8. Contemplative Life.
    The first requirement for the contemplative life is a ”clean or pure heart.” With the mind and hearts focused on God alone is the ‘pure heart’ that can see God. Blessed are the pure in heart for they shall see God. 
     A soul with pure heart is a person at peace with himself; thus he can become a peace maker for others; Blessed are the peace maker for they shall be called children of God. 

9. Pope Francis
     The Pope, of course, is the personification of all Catholic priests. His interests are Global warming, migrants, adulterers, sodomists, Evangelical Pentecostals, Synodal liturgies, homos, liberalism, modernism, atheists, the sad old age, the unemployed youth, the Statue of Liberty, establishing new protestant sects  and other peripherals. His interests are sensual if not outright sinful as it appeared during the Bishop’s Synod 2015. These are precisely what the first three Beatitudes are contradicting. Wouldn’t this be a sign that many priests do not even have the first Beatitude? 
      Because he does not have the first Beatitude, his concept of mercy, which is the fifth Beatitude is not preceded by Justice, the fourth Beatitude. And it is not followed by ‘pure in heart,’ the sixth virtue. Which means that his mercy is not Catholic but the heretical  ‘mercy’ of the spirit of liberalism first condemned by Pius IX and Pius X; and during the recent Synod, condemned by Cardinal Arinze accusing Pope Francis of being a heretic.

10. The ‘mercy’ of the fifth Beatitude.
      The Beatitude on ‘mercy’ has ‘Justice’ before it and ‘pure in heart’ after it. St. Thomas writes that these three, like all the beatitudes,  are intertwined; one being born from the previous one. St. Ambrose wrote; ‘The merciful lose the benefit of his mercy(5th Beatitude) unless he shows it from a pure heart (the 6th Beatitude).
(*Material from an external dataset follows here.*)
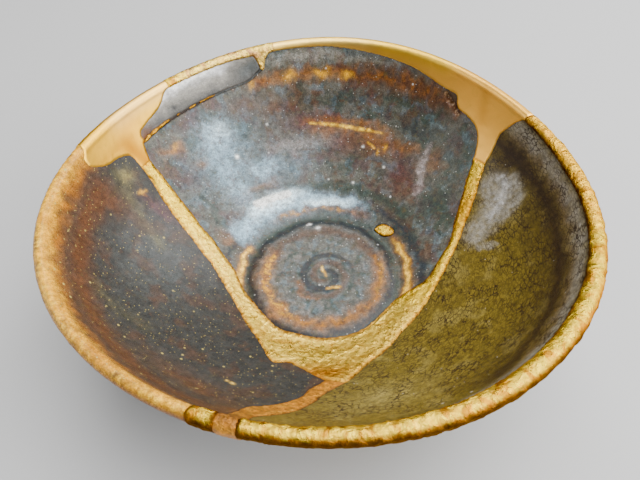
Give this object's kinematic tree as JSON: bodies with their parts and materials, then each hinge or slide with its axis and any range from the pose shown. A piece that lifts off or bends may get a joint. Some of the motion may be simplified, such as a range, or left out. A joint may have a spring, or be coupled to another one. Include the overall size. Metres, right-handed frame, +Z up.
{
  "type": "kintsugi sake cup",
  "caption": "Wide footed sake cup of glazed stoneware, broken and rebuilt from sherds of two pots, with raised gold fills and seams, a gilded lip and an orange lacquer seam.",
  "frame": {"origin": "on the table under the middle of the whole cup, at the height of the foot ring's flat underside", "axes": "+Z up out of the cup, -Y towards the viewer's side with the orange seam, +X to the olive sherd's side"},
  "size_m": [0.0906, 0.0898, 0.0369],
  "materials": {
    "mottled_glaze": "mottled blue-grey and rust-brown glaze, glossy, with a pale blue bloom and fine specks",
    "dark_glaze": "dark brown iron glaze, satin, breaking amber and pale gold at the lip, with fine pale specks",
    "olive_glaze": "olive-brown glaze with a fine dark crackle, glossy",
    "grey_glaze": "silvery grey glaze, glossy, streaked darker towards the crack",
    "satin_gold": "smooth satin gold powder on lacquer, tan where it is worn",
    "rough_gold": "bright gold laid thick on lacquer, lumpy and burnished on its high spots",
    "orange_lacquer": "orange-brown lacquer with a little gold left on it, satin"
  },
  "bodies": {
    "root": {"foot_sherd": "mottled_glaze", "left_sherd": "dark_glaze", "right_sherd": "olive_glaze", "lip_sherd": "grey_glaze", "left_lip_fill": "satin_gold", "right_lip_fill": "satin_gold", "well_seam": "rough_gold", "front_seam": "orange_lacquer", "right_lip_gilding": "rough_gold", "back_lip_gilding": "rough_gold", "front_chip_fill": "rough_gold", "well_chip_fill": "rough_gold"}
  },
  "joints": []
}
St. Thomas of Aquinas adds; ‘ Justice(4 Beatitude) and mercy(5th Beatitude) are so united that the one ought to be mingled with the other. Justice without mercy is cruelty, mercy without justice is profusion.’

     If the Pope does not even have the first, wouldn’t that mean he is outside the Catholic Church and would certainly will not be able to show that he has the four visible signs of the true Church of Christ? And, therefore, he would not have the 15 ‘Notae’ of the true Church described by St. Robert Bellarmine? Would it not mean that as Bellarmine’s ‘de Romano Pontifice’ states,  he cannot be the Pope?
     If this is a possibility, can’t any of his Jesuit confrere have the fraternal charity to sit down with him and sort this out? Or, maybe, his companions are, also, outside the life of Beatitude and, therefore, outside the Communion of Saints?